More College Newspaper Thefts Reported

OREGON, TEXAS, NORTH CAROLINA, MICHIGAN— As the fall semester reaches its mid-point, college student newspapers across the country continue to be struck by newspaper thefts.

At Linfield College in McMinville, Ore., about 500 copies of the student paper, the Linfield Review, were found in a dumpster on Sept. 27. The theft occurred soon after the papers had been distributed on the eve of Parents’ Weekend at the college. Among other things, the issue contained a story on the arrest of a student accused of making fake identification cards.

Editor Ryan Gardener said that if there were any witnesses, they have not yet come forward. He also said that advertisers in the paper have called and complained about the theft. So far the school administration has not questioned any students in the matter.

The last instance of newspaper theft on Linfield’s campus was eight years ago when members of a fraternity stole copies of the paper. In that incident, said Gardener, the members confessed to the theft and had to pay the cost of reprinting the newspaper.

This time, however, there have been no official confessions to school administrators, according to the college’s Dean of Students, Dave Hansen. Because no one has confessed to the theft, and because there is no supporting evidence as to who might have stolen the papers, Hansen said, it is unlikely that anyone will be punished.

Meanwhile, a student group in Texas removed approximately 1,700 copies of Et Cetera, the student newspaper of Eastfield College. The students took the papers because of an editorial cartoon that was run in the October 9 issue, Et Cetera editor Cory Johnson told the Student Press Law Center. The students, members of the Organization of United Hispanic Students, took the papers to protest a cartoon they said was racist, said Johnson.

The student newspaper’s adviser said “it is unfortunate that [the incident] happened” and that she and members of the Et Cetera staff were surprised the cartoon drew such a heated reaction from students. She said that she had not expected the cartoon to be controversial before the paper ran it. “[The paper’s staff] didn’t see the same thing [the students] saw,” she said, referring to the cartoon. So far, administrators at the school have refused to take action against the group. “You can1t steal free papers,” said the school’s Vice President of Student Development, Felix Zamora. Zamora said he is working to bring both parties together to try and work the matter out, but that no disciplinary action was being contemplated against the students.

In North Carolina, copies of the student newspaper at the University of North Carolina have been vanishing from boxes across campus.

A reporter for the paper said that the disappearance of the The Daily Tarheel, which has a circulation of 20,000 copies, has followed no pattern, but that the university police have been notified.

A university administrator said that taking papers is a violation of two parts of the university student code: theft of personal property on the premises and deprivation of the free speech rights of others. The university’s administration has yet to decide whether the paper’s disappearance will be considered theft. According to a story in the school paper, if the school decides the papers were stolen, and if the culprits are identified, the school’s student attorney general said those involved could be prosecuted.
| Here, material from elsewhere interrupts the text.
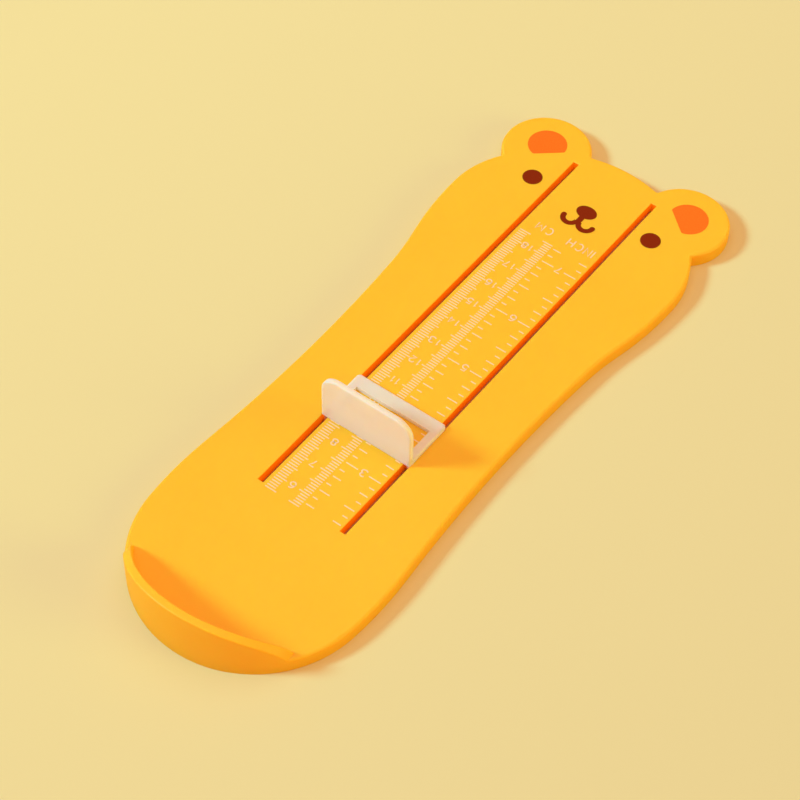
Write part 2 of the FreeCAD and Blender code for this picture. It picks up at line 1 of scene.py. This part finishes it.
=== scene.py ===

Finally, students at Eastern Michigan University better be wary of where they put their student newspapers. They might not see them again.

After receiving complaints from students about missing copies of the Eastern Echo, adviser Paul Heaton decided to keep an eye on the building where the papers were disappearing.

He soon found what he was looking for when a campus police officer, acting on a statement from a member of the paper’s staff, confronted a university janitor. The man admitted to taking the papers that morning and placing them in the dumpster behind the building.

The adviser said in a campus police report that he found about 250 papers in the garbage behind the building. The janitor told police he took the papers because the students threw them all over the floor and didn1t pick up after themselves.

The school has said it will not prosecute the janitor because police have refused to classify the act as a theft.